The Pretender appeared late, like a rock star. Flashbulbs exploded and made him poppy bright. He arrived onstage with his mouth working, coming in the name of Allah, who alone would give them victory over their enemies. “Who knocked Henry Ford out of the ring? The International Jew.” This was the main event: leftovers; an hour of peelings, bones, onionskins, fat.

“You may wonder why I’m smiling. I know something.” The Pretender had his work cut out for him, converting mundane ingredients into a high-caloric meal of sound bites. “The politicians call me ugly names. They are trying to undercut my magnetic attraction in my own people. They are trying to destroy my influence among you and ultimately murder me. They think they are doing God a favor and seek my death. Now, isn’t that something?” He held up both hands in an attempt to calm the storm of applause.
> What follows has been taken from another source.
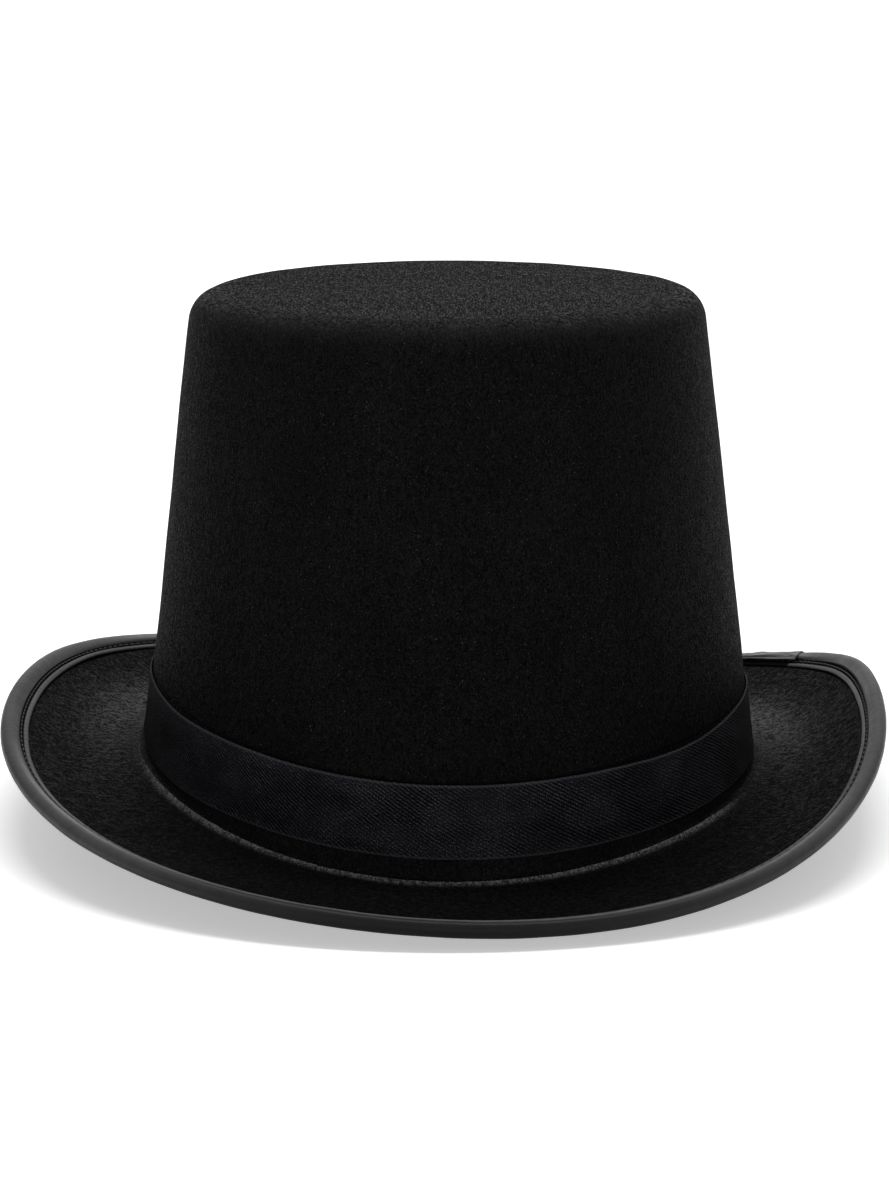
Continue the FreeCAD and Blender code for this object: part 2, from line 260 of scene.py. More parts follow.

I remembered the thrill of a slippery kitchen floor during the lunch rush. I washed dishes. I hadn’t the time to properly scrape the plates. I flipped them at the bins. Most of the food went on the floor, and skating across the mixture of water and slops I elevated to a skill.

“What do you think will happen to America if anything happens to me?” the Pretender asked. “They say I am divisive. It has to be that way. You can’t mix Satan and God. Am I from Satan or God? If I were from Satan, this world would love me because this is Satan’s world.”

I saw stacks and stacks of dirty dishes, leaning towers of crockery, as the Pretender talked on. “The wicked are surprised and angry. Jews are going through America trying to line up blacks against me. Your excuses are ending. I am your last chance. God makes me pleasant for you to look at. This little black boy is your last chance. You can’t frighten black people the way you used to.” The cheers were furious. They had licked every pot. Somewhere a watermelon was weeping.

A journalist with snowy hair like Mark Twain’s bit down on his pipe and said, “Begin life as a con and your character can improve; begin as a prophet and you can only go downhill.”